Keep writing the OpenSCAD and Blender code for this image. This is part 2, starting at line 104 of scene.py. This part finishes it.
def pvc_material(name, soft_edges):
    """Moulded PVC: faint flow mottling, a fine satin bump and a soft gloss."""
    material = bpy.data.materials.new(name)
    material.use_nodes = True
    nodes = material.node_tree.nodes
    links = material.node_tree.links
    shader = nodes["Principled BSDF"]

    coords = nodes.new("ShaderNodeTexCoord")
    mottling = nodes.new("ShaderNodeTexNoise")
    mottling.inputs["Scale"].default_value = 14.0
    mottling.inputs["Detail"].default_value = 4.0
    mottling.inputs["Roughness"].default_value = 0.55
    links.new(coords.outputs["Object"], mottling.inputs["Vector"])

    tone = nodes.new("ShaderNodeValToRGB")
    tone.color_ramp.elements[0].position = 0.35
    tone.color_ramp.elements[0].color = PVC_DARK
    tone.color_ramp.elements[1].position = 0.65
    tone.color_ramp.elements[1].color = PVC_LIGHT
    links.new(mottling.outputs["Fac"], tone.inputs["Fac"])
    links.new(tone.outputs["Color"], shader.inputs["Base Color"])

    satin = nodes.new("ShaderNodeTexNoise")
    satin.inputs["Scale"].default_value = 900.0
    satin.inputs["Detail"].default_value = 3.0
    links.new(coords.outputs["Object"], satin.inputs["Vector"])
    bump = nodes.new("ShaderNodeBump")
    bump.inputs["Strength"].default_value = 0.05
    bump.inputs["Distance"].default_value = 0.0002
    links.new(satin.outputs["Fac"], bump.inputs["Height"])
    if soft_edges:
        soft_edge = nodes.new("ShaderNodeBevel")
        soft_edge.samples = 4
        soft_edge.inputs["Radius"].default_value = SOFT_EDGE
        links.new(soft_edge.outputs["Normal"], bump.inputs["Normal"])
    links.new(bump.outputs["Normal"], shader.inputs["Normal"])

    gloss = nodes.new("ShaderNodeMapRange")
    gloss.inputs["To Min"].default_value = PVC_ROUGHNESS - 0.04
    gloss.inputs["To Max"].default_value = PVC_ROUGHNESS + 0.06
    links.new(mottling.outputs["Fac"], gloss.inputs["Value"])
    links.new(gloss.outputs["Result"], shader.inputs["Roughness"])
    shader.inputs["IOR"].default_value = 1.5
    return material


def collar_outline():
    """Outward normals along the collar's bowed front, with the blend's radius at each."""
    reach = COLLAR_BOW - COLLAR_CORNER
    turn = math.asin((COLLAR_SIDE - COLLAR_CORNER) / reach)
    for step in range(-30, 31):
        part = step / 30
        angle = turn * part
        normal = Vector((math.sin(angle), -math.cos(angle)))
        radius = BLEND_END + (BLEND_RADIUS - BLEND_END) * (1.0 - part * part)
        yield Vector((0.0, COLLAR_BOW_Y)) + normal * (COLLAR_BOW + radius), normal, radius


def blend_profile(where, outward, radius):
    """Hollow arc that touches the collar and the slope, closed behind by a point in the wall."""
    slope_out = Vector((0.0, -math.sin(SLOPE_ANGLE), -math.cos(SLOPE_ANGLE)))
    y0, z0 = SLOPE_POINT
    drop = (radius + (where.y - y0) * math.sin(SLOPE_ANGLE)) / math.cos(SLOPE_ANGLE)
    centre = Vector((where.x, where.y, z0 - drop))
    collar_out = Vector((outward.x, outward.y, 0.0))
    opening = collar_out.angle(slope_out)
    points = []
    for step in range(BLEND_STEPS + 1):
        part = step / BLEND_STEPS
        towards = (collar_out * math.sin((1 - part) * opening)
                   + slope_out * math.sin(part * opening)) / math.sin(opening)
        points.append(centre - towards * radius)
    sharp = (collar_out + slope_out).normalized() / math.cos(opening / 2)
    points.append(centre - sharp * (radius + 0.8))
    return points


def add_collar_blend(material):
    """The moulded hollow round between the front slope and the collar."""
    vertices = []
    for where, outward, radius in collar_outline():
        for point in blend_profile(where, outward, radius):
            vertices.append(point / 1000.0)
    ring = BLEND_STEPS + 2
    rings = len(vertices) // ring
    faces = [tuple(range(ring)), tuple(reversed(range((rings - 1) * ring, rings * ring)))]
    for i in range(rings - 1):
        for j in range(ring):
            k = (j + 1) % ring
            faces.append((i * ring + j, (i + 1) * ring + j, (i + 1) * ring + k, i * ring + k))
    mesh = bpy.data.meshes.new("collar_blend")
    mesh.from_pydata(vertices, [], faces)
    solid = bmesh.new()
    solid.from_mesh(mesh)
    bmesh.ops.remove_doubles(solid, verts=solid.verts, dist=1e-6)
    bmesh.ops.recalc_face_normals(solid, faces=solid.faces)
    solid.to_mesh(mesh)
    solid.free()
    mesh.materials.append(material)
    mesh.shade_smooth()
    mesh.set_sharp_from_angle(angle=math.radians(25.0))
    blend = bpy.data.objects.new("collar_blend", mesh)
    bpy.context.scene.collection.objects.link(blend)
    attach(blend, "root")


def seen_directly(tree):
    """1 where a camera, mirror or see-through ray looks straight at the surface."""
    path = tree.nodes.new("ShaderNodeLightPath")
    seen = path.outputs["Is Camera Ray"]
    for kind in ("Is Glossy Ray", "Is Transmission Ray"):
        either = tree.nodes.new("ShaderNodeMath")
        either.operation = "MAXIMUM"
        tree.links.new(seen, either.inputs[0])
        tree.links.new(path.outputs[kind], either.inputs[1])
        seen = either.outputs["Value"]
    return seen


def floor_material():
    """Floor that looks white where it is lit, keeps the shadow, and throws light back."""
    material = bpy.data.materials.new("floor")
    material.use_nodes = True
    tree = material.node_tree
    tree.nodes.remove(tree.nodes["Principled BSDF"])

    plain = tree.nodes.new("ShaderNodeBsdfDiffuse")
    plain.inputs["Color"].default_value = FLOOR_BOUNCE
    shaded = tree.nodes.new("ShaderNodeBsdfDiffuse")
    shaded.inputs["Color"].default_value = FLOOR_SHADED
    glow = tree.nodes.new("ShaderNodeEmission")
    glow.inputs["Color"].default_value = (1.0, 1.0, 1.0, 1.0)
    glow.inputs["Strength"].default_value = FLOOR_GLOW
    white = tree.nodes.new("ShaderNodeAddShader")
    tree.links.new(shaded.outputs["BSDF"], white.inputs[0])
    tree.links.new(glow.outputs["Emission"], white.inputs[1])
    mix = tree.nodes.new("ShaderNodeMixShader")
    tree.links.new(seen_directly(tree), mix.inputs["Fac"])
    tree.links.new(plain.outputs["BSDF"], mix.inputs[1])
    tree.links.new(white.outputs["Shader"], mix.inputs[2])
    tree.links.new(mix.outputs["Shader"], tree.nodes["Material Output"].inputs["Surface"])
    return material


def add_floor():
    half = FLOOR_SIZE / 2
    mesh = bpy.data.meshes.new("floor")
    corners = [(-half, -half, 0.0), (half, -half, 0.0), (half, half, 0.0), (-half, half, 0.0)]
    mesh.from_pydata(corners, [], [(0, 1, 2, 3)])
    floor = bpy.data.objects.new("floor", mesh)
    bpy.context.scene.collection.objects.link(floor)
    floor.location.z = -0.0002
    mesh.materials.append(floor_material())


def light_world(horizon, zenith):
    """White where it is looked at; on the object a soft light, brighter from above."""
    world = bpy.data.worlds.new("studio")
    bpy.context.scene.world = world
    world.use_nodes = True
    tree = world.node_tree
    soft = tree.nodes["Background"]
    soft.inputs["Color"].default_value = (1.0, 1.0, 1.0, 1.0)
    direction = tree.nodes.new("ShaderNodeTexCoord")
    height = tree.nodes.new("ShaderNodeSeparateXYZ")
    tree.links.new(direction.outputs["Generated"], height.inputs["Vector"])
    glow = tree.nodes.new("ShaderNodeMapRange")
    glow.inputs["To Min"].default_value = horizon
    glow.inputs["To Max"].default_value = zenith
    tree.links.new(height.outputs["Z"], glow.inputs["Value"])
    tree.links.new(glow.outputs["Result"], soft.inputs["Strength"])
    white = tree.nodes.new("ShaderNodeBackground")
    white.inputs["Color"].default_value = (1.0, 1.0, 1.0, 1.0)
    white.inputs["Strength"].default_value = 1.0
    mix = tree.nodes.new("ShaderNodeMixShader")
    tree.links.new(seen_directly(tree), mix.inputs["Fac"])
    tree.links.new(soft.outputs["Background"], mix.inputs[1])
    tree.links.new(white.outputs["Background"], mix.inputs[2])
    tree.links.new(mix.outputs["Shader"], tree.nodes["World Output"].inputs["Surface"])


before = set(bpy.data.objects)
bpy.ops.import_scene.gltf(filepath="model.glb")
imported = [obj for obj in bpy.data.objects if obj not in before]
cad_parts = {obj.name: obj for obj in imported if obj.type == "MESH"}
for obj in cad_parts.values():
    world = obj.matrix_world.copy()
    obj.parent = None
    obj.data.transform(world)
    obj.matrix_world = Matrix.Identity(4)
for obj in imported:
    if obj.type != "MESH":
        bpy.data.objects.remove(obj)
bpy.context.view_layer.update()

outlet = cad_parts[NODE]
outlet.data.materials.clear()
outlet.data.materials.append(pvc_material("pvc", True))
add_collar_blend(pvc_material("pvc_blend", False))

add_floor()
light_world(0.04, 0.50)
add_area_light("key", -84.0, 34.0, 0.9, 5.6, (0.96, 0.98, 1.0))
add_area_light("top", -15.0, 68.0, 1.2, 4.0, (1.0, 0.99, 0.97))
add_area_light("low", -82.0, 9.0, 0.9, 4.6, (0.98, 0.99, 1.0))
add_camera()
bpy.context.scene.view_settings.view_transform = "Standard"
- - -
*EXERCISE AIM*
Reproduce exactly, with nothing added, the lines from the one that contains "bpy.context.view_layer.update()" to the end of the data.

*SOLVED PROBLEM*
bpy.context.view_layer.update()

outlet = cad_parts[NODE]
outlet.data.materials.clear()
outlet.data.materials.append(pvc_material("pvc", True))
add_collar_blend(pvc_material("pvc_blend", False))

add_floor()
light_world(0.04, 0.50)
add_area_light("key", -84.0, 34.0, 0.9, 5.6, (0.96, 0.98, 1.0))
add_area_light("top", -15.0, 68.0, 1.2, 4.0, (1.0, 0.99, 0.97))
add_area_light("low", -82.0, 9.0, 0.9, 4.6, (0.98, 0.99, 1.0))
add_camera()
bpy.context.scene.view_settings.view_transform = "Standard"